■ Problem statement ■
Work out how many lines in the listing below include the word "that". Give nothing but the number.

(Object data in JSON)
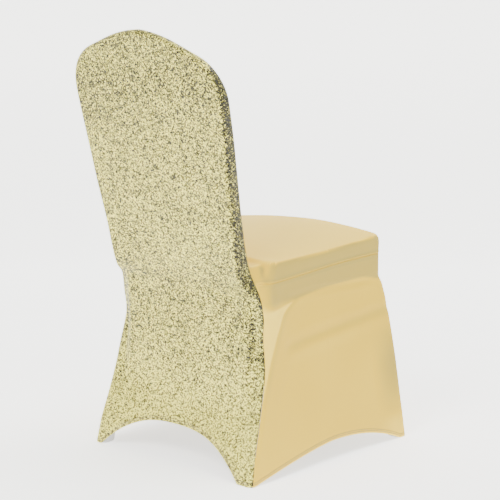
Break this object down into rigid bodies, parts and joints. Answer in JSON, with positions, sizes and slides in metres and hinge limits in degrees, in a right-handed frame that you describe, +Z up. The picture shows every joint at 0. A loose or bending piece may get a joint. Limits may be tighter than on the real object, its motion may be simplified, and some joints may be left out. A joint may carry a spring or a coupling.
{
  "type": "stretch chair cover",
  "caption": "Hollow stretch cover for a stacking chair: glitter back, plain front, seat and skirt, arched hems and foot pockets.",
  "frame": {"origin": "on the floor, under the middle of the cover's bounding box", "axes": "+Z up; the glitter back faces +Y and the seat's front edge faces -Y; +X is to the right when looking along +Y"},
  "size_m": [0.496, 0.5865, 0.9291],
  "materials": {
    "glitter_cloth": "fine gold and grey glitter knit",
    "plain_cloth": "smooth champagne stretch knit with a soft sheen",
    "pocket_cloth": "matte woven reinforcement"
  },
  "bodies": {
    "root": {"back_panel": "glitter_cloth", "seat_panel": "plain_cloth", "skirt": "plain_cloth", "foot_pocket_rear_left": "pocket_cloth", "foot_pocket_rear_right": "pocket_cloth", "foot_pocket_front_left": "pocket_cloth", "foot_pocket_front_right": "pocket_cloth"}
  },
  "joints": []
}
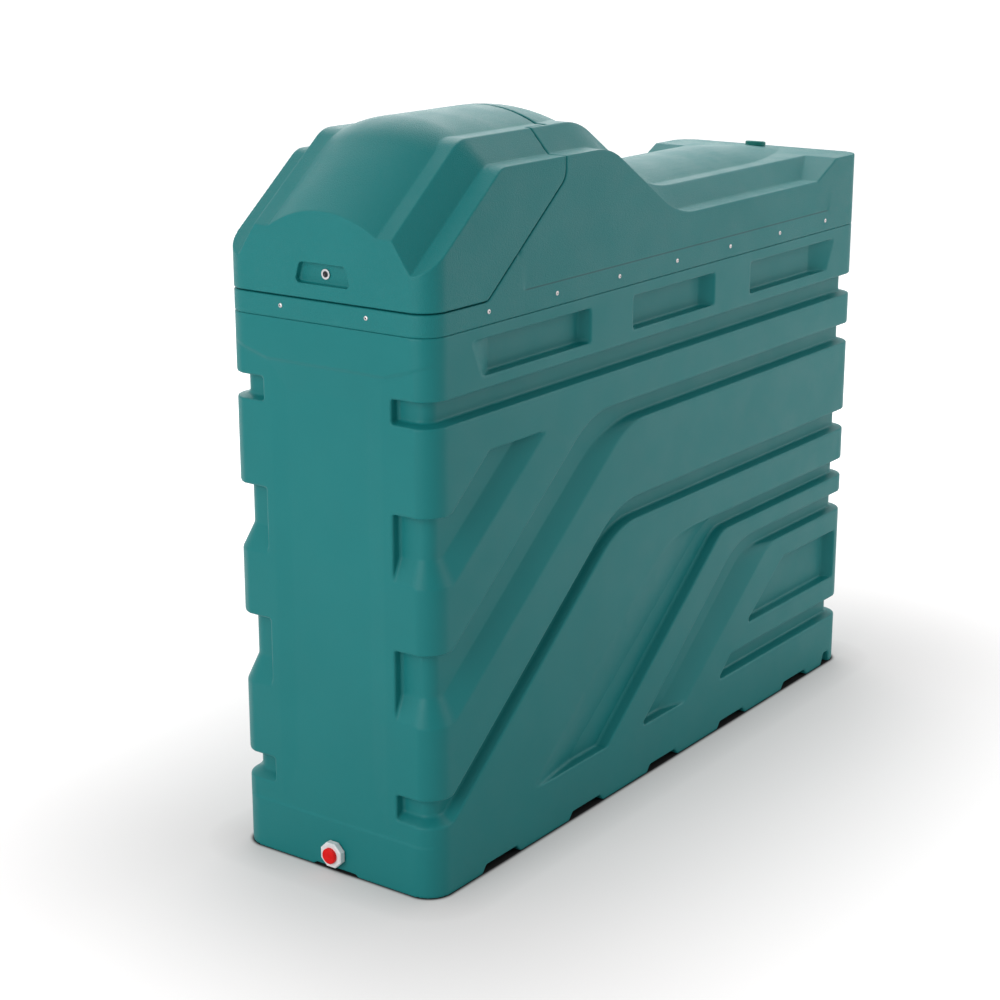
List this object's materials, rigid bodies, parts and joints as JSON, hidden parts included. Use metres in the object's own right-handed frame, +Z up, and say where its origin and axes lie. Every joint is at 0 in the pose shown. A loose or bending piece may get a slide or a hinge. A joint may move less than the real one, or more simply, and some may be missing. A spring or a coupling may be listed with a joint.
{
  "type": "bunded oil tank",
  "caption": "Slimline bunded plastic oil tank with moulded diagonal side grooves, weather cover, hinged lockable lid and plugged outlet.",
  "frame": {"origin": "middle of the bund's base, on the ground; the drain outlet stands out past the bund at -X", "axes": "+Z up, X along the tank's length with the lid and outlet end at -X, Y across its width"},
  "size_m": [2.108, 0.612, 1.809],
  "materials": {
    "tank_green": "fine moulded texture",
    "cap_green": "fine moulded texture",
    "inner_plastic": "moulded",
    "black_plastic": "moulded",
    "white_plastic": "moulded",
    "red_plastic": "gloss",
    "black_rubber": "matt",
    "zinc_steel": "zinc plated",
    "plated_lock": "plated",
    "dark_lock": "dark",
    "brass": "turned"
  },
  "bodies": {
    "tank": {"bund_shell": "tank_green", "top_cover": "tank_green", "hinge_bracket_near": "zinc_steel", "hinge_bracket_far": "zinc_steel", "hinge_pin_near": "zinc_steel", "hinge_pin_far": "zinc_steel", "inner_tank": "inner_plastic", "outlet_body": "white_plastic", "outlet_nut": "white_plastic", "outlet_gasket": "black_rubber", "outlet_back_nut": "white_plastic", "outlet_plug": "red_plastic", "lock_keeper": "zinc_steel", "manhole_gasket": "black_rubber", "manhole_lid": "black_plastic", "fill_pipe": "black_plastic", "fill_cap": "black_plastic", "vent_pipe": "black_plastic", "inner_vent_cap": "black_plastic", "gauge_head": "white_plastic", "draw_off_valve": "brass", "valve_wheel": "red_plastic", "vent_cap": "cap_green"},
    "hatch": {"lid": "tank_green", "hinge_leaf_near": "zinc_steel", "hinge_leaf_far": "zinc_steel", "lock_ring": "plated_lock", "lock_nut": "plated_lock"},
    "lock_rotor": {"lock_plug": "dark_lock", "lock_cam": "plated_lock"}
  },
  "joints": [
    {"name": "lid_hinge", "type": "hinge", "parent": "tank", "child": "hatch", "pos_m": [-0.48, 0, 1.787], "axis": [0, 1, 0], "range_deg": [0, 105]},
    {"name": "lock_turn", "type": "hinge", "parent": "hatch", "child": "lock_rotor", "pos_m": [-1.024, 0, 1.477], "axis": [1, 0, 0], "range_deg": [0, 90]}
  ]
}
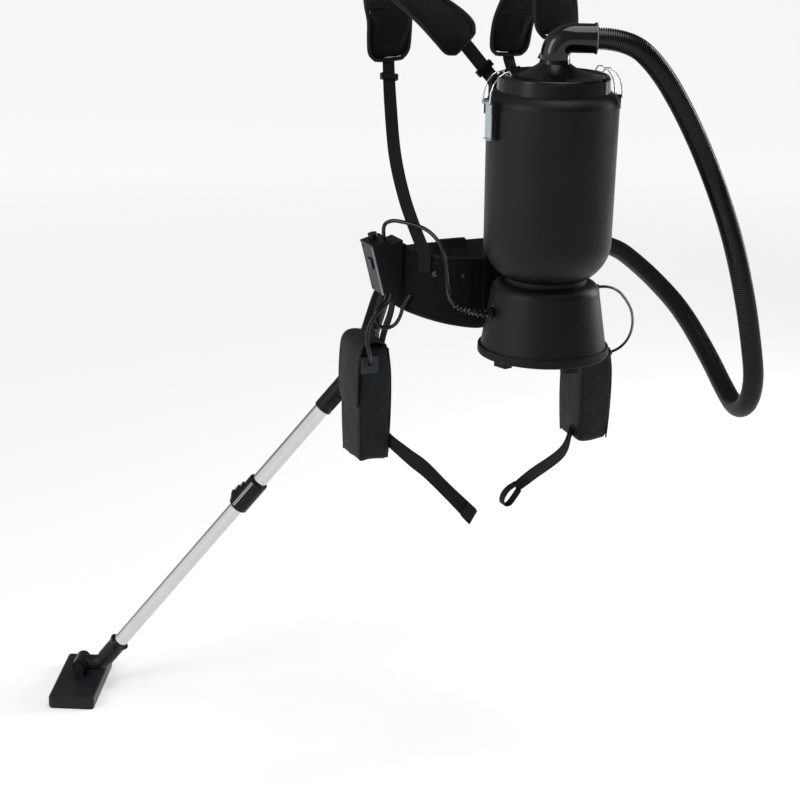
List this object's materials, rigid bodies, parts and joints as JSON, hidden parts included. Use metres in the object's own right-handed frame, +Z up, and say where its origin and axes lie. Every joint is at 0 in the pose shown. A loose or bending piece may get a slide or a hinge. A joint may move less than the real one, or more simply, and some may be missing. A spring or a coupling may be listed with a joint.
{
  "type": "backpack vacuum cleaner",
  "caption": "Backpack vacuum with a canister on a padded harness, ribbed suction hose, telescopic wand, floor tool, hip control box and battery pouches",
  "frame": {"origin": "middle of the belt face that lies on the wearer's lower back", "axes": "+X to the wearer's right, +Y forward out of the wearer's chest, +Z up"},
  "size_m": [1.3102, 1.0756, 1.6188],
  "materials": {
    "shell_charcoal": "fine leather grain, satin",
    "base_black": "plain moulded",
    "rubber_black": "matt rubber",
    "lid_charcoal": "smooth satin gloss",
    "bracket_steel": "dark painted sheet",
    "zinc_plate": "zinc plated",
    "bright_wire": "bright drawn wire",
    "filter_cloth": "felted cloth",
    "filter_foam": "open foam",
    "motor_case": "cast",
    "shaft_steel": "ground",
    "fan_alloy": "pressed",
    "frame_black": "moulded",
    "pad_cloth": "woven black cloth",
    "webbing_grey": "narrow woven webbing",
    "buckle_black": "moulded",
    "belt_cloth": "woven black cloth with a soft sheen",
    "rivet_black": "glossy dome",
    "pouch_cloth": "coated black cloth",
    "battery_case": "moulded",
    "box_black": "moulded",
    "cover_grey": "satin grey",
    "switch_black": "gloss",
    "knob_black": "gloss",
    "tube_chrome": "polished",
    "sleeve_black": "gloss moulded",
    "handle_black": "moulded",
    "neck_grey": "satin moulded",
    "head_charcoal": "satin moulded",
    "sole_black": "smooth",
    "bristle_black": "dense bristle",
    "cable_black": "glossy jacket",
    "plug_grey": "slate blue moulded",
    "hose_black": "glossy ribbed",
    "elbow_black": "high gloss"
  },
  "bodies": {
    "harness": {"barrel": "shell_charcoal", "motor_housing": "shell_charcoal", "base_plate": "base_black", "bumper_ring": "rubber_black", "feet": "rubber_black", "lid": "lid_charcoal", "lid_gasket": "rubber_black", "latch_brackets": "bracket_steel", "filter_bag": "filter_cloth", "motor_filter": "filter_foam", "motor": "motor_case", "back_frame": "frame_black", "back_pad": "pad_cloth", "shoulder_pad_left": "pad_cloth", "shoulder_pad_right": "pad_cloth", "shoulder_webbing": "webbing_grey", "side_webbing": "webbing_grey", "ladder_locks": "buckle_black", "belt_wing_left": "belt_cloth", "belt_wing_right": "belt_cloth", "belt_rivets": "rivet_black", "belt_webbing": "webbing_grey", "buckle_socket": "buckle_black", "buckle_clip": "buckle_black", "battery_pouch_left": "pouch_cloth", "battery_pouch_right": "pouch_cloth", "batteries": "battery_case", "pouch_hangers": "webbing_grey", "leg_straps": "webbing_grey", "control_box": "box_black", "control_cover": "cover_grey", "upper_tube": "tube_chrome", "adjuster_sleeve": "sleeve_black", "wand_handle": "handle_black", "cable_glands": "cable_black", "control_cable": "cable_black", "link_cable": "cable_black", "battery_cable_left": "cable_black", "battery_cable_right": "cable_black", "battery_plugs": "plug_grey", "suction_hose": "hose_black"},
    "elbow": {"elbow": "elbow_black"},
    "latch_lever_left": {"latch_lever_left": "zinc_plate"},
    "latch_bail_left": {"latch_bail_left": "bright_wire"},
    "latch_lever_right": {"latch_lever_right": "zinc_plate"},
    "latch_bail_right": {"latch_bail_right": "bright_wire"},
    "rotor": {"motor_shaft": "shaft_steel", "fan": "fan_alloy"},
    "power_switch": {"power_switch": "switch_black"},
    "speed_knob": {"speed_knob": "knob_black"},
    "wand_cuff": {"wand_cuff": "handle_black"},
    "relief_slider": {"relief_slider": "switch_black"},
    "adjuster_button": {"adjuster_button": "switch_black"},
    "lower_wand": {"lower_tube": "tube_chrome", "tool_neck": "neck_grey"},
    "tool_knuckle": {"tool_knuckle": "neck_grey"},
    "floor_head": {"floor_head": "head_charcoal", "sole_plate": "sole_black"},
    "brush_strips": {"brush_strips": "bristle_black"},
    "mode_pedal": {"mode_pedal": "switch_black"}
  },
  "joints": [
    {"name": "elbow_swivel", "type": "hinge", "parent": "harness", "child": "elbow", "pos_m": [0, -0.165, 0.46], "axis": [0, 0, 1], "range_deg": [-20, 20], "deforming": ["suction_hose"]},
    {"name": "lever_left_lift", "type": "hinge", "parent": "harness", "child": "latch_lever_left", "pos_m": [-0.128, -0.165, 0.38], "axis": [0, 1, 0], "range_deg": [0, 110]},
    {"name": "bail_left_swing", "type": "hinge", "parent": "latch_lever_left", "child": "latch_bail_left", "pos_m": [-0.136, -0.165, 0.38], "axis": [0, 1, 0], "range_deg": [-125, 0]},
    {"name": "lever_right_lift", "type": "hinge", "parent": "harness", "child": "latch_lever_right", "pos_m": [0.128, -0.165, 0.38], "axis": [0, -1, 0], "range_deg": [0, 110]},
    {"name": "bail_right_swing", "type": "hinge", "parent": "latch_lever_right", "child": "latch_bail_right", "pos_m": [0.136, -0.165, 0.38], "axis": [0, -1, 0], "range_deg": [-125, 0]},
    {"name": "rotor_spin", "type": "hinge", "parent": "harness", "child": "rotor", "pos_m": [0, -0.165, -0.04], "axis": [0, 0, 1], "continuous": true},
    {"name": "power_switch_rock", "type": "hinge", "parent": "harness", "child": "power_switch", "pos_m": [-0.2353, 0.095, 0.03648], "axis": [0, 1, 0], "range_deg": [-8, 8]},
    {"name": "speed_knob_turn", "type": "hinge", "parent": "harness", "child": "speed_knob", "pos_m": [-0.23253, 0.105, 0.08796], "axis": [-0.2588, 0, 0.9659], "range_deg": [0, 270]},
    {"name": "cuff_swivel", "type": "hinge", "parent": "harness", "child": "wand_cuff", "pos_m": [-0.13716, 0.35496, -0.22459], "axis": [0.5, 0.5, 0.7071], "continuous": true},
    {"name": "relief_slide", "type": "slide", "parent": "harness", "child": "relief_slider", "axis": [0.5136, -0.3451, 0.7856], "range_m": [0, 0.015]},
    {"name": "adjuster_slide", "type": "slide", "parent": "harness", "child": "adjuster_button", "axis": [0.5136, -0.3451, 0.7856], "range_m": [0, 0.005], "stiffness_N_per_m": 600, "springref_m": -0.002},
    {"name": "tube_slide", "type": "slide", "parent": "harness", "child": "lower_wand", "axis": [-0.5136, 0.3451, -0.7856], "range_m": [-0.23, 0.06]},
    {"name": "neck_swivel", "type": "hinge", "parent": "lower_wand", "child": "tool_knuckle", "pos_m": [-0.6074, 0.6439, -0.942], "axis": [0.5136, -0.3451, 0.7856], "range_deg": [-90, 90]},
    {"name": "head_tilt", "type": "hinge", "parent": "tool_knuckle", "child": "floor_head", "pos_m": [-0.66798, 0.67861, -0.975], "axis": [0.4602, 0.8878, 0], "range_deg": [-10, 60]},
    {"name": "brush_slide", "type": "slide", "parent": "floor_head", "child": "brush_strips", "axis": [0, 0, 1], "range_m": [0, 0.004]},
    {"name": "mode_pedal_rock", "type": "hinge", "parent": "floor_head", "child": "mode_pedal", "pos_m": [-0.65589, 0.74322, -1.004], "axis": [0.8878, -0.4602, 0], "range_deg": [0, 10]}
  ],
  "couplings": [
    {"joint": "bail_left_swing", "follows": "lever_left_lift", "ratio": -1.133},
    {"joint": "bail_right_swing", "follows": "lever_right_lift", "ratio": -1.133},
    {"joint": "mode_pedal_rock", "follows": "brush_slide", "rad_per_m": 43.6}
  ]
}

■ Response to this exercise ■
2